═══ DATA EXTRACT ═══

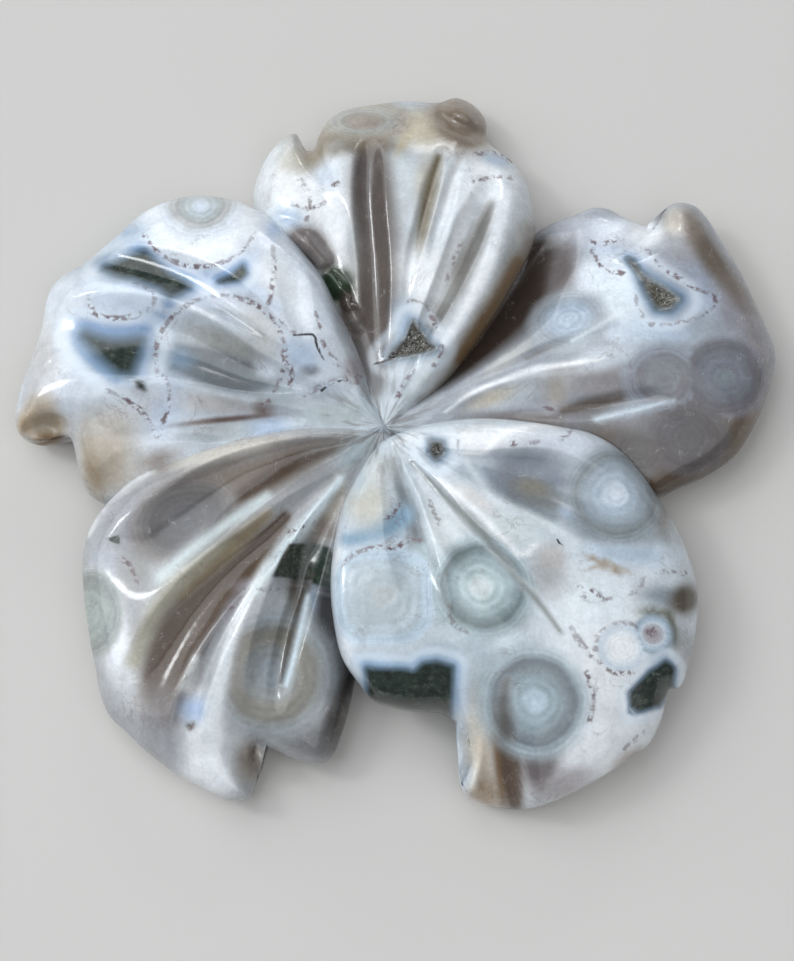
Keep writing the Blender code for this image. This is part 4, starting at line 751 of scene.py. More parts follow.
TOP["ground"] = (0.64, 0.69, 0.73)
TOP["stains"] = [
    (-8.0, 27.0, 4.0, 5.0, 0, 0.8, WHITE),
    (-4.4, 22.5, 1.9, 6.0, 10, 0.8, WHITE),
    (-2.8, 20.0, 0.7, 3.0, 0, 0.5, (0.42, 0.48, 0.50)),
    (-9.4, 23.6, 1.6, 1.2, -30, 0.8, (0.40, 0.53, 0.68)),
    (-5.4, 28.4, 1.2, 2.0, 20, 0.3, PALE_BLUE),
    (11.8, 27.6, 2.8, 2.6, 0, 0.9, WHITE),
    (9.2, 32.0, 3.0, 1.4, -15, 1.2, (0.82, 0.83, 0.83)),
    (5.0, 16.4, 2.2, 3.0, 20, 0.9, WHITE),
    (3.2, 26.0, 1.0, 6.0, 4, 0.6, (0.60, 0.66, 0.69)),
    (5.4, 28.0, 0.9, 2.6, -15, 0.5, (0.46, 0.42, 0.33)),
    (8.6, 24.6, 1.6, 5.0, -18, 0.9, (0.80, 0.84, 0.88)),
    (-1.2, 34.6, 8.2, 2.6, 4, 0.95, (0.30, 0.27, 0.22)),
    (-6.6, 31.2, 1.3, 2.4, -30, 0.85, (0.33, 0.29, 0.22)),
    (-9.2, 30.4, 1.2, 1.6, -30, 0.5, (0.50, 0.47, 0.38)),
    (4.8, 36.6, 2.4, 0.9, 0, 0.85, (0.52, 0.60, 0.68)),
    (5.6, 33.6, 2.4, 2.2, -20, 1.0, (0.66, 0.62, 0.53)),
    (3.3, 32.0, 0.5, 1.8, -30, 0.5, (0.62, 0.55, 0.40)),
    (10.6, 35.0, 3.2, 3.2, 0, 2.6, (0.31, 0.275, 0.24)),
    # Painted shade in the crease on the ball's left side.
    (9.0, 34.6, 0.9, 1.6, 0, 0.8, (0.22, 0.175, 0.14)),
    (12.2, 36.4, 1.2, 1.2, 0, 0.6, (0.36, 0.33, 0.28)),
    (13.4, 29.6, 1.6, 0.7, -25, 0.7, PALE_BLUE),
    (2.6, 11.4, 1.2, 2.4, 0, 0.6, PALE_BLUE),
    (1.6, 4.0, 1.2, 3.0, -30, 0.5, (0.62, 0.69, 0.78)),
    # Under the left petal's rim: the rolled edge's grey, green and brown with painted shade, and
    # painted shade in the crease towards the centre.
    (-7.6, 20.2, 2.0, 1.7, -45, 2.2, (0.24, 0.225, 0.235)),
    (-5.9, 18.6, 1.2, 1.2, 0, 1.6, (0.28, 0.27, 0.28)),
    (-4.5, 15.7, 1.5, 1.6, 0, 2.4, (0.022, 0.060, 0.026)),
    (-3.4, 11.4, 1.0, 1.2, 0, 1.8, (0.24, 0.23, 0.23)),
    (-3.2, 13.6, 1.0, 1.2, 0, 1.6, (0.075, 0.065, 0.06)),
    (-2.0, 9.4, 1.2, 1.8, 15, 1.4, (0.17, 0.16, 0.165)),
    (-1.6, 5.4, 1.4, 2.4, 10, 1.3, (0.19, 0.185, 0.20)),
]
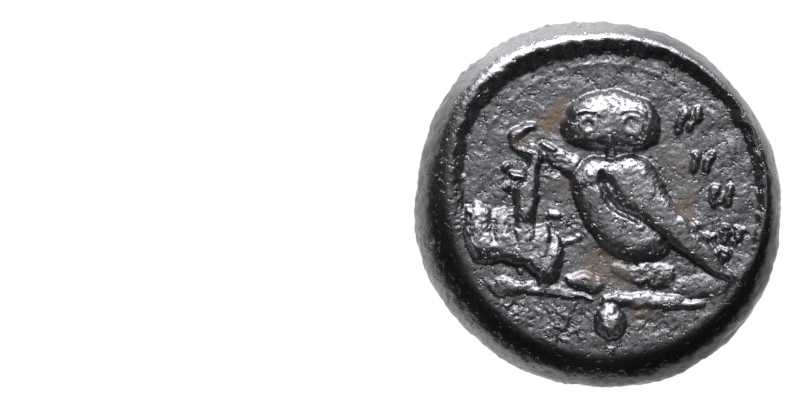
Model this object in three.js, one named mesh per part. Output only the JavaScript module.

═══

Return each line of the records above exactly as it reads.

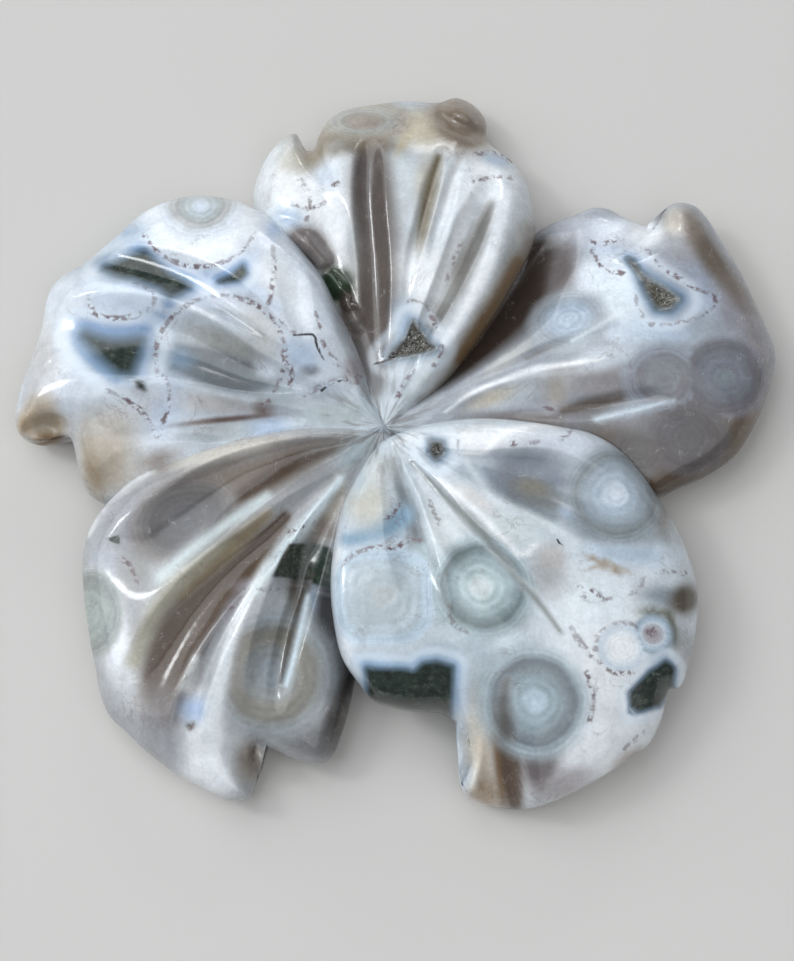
Keep writing the Blender code for this image. This is part 4, starting at line 751 of scene.py. More parts follow.
TOP["ground"] = (0.64, 0.69, 0.73)
TOP["stains"] = [
    (-8.0, 27.0, 4.0, 5.0, 0, 0.8, WHITE),
    (-4.4, 22.5, 1.9, 6.0, 10, 0.8, WHITE),
    (-2.8, 20.0, 0.7, 3.0, 0, 0.5, (0.42, 0.48, 0.50)),
    (-9.4, 23.6, 1.6, 1.2, -30, 0.8, (0.40, 0.53, 0.68)),
    (-5.4, 28.4, 1.2, 2.0, 20, 0.3, PALE_BLUE),
    (11.8, 27.6, 2.8, 2.6, 0, 0.9, WHITE),
    (9.2, 32.0, 3.0, 1.4, -15, 1.2, (0.82, 0.83, 0.83)),
    (5.0, 16.4, 2.2, 3.0, 20, 0.9, WHITE),
    (3.2, 26.0, 1.0, 6.0, 4, 0.6, (0.60, 0.66, 0.69)),
    (5.4, 28.0, 0.9, 2.6, -15, 0.5, (0.46, 0.42, 0.33)),
    (8.6, 24.6, 1.6, 5.0, -18, 0.9, (0.80, 0.84, 0.88)),
    (-1.2, 34.6, 8.2, 2.6, 4, 0.95, (0.30, 0.27, 0.22)),
    (-6.6, 31.2, 1.3, 2.4, -30, 0.85, (0.33, 0.29, 0.22)),
    (-9.2, 30.4, 1.2, 1.6, -30, 0.5, (0.50, 0.47, 0.38)),
    (4.8, 36.6, 2.4, 0.9, 0, 0.85, (0.52, 0.60, 0.68)),
    (5.6, 33.6, 2.4, 2.2, -20, 1.0, (0.66, 0.62, 0.53)),
    (3.3, 32.0, 0.5, 1.8, -30, 0.5, (0.62, 0.55, 0.40)),
    (10.6, 35.0, 3.2, 3.2, 0, 2.6, (0.31, 0.275, 0.24)),
    # Painted shade in the crease on the ball's left side.
    (9.0, 34.6, 0.9, 1.6, 0, 0.8, (0.22, 0.175, 0.14)),
    (12.2, 36.4, 1.2, 1.2, 0, 0.6, (0.36, 0.33, 0.28)),
    (13.4, 29.6, 1.6, 0.7, -25, 0.7, PALE_BLUE),
    (2.6, 11.4, 1.2, 2.4, 0, 0.6, PALE_BLUE),
    (1.6, 4.0, 1.2, 3.0, -30, 0.5, (0.62, 0.69, 0.78)),
    # Under the left petal's rim: the rolled edge's grey, green and brown with painted shade, and
    # painted shade in the crease towards the centre.
    (-7.6, 20.2, 2.0, 1.7, -45, 2.2, (0.24, 0.225, 0.235)),
    (-5.9, 18.6, 1.2, 1.2, 0, 1.6, (0.28, 0.27, 0.28)),
    (-4.5, 15.7, 1.5, 1.6, 0, 2.4, (0.022, 0.060, 0.026)),
    (-3.4, 11.4, 1.0, 1.2, 0, 1.8, (0.24, 0.23, 0.23)),
    (-3.2, 13.6, 1.0, 1.2, 0, 1.6, (0.075, 0.065, 0.06)),
    (-2.0, 9.4, 1.2, 1.8, 15, 1.4, (0.17, 0.16, 0.165)),
    (-1.6, 5.4, 1.4, 2.4, 10, 1.3, (0.19, 0.185, 0.20)),
]
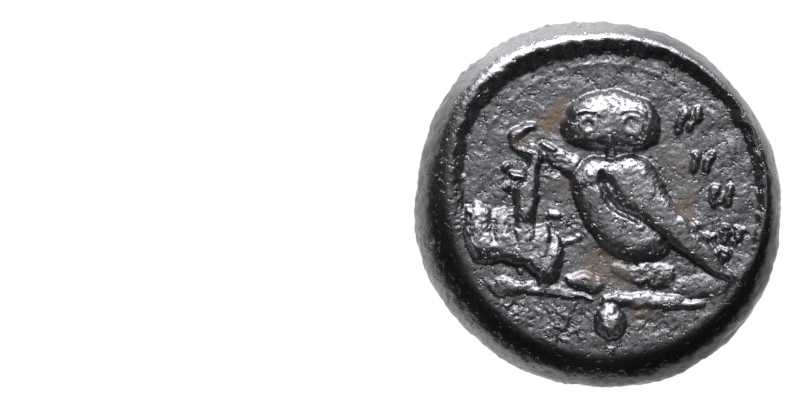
Model this object in three.js, one named mesh per part. Output only the JavaScript module.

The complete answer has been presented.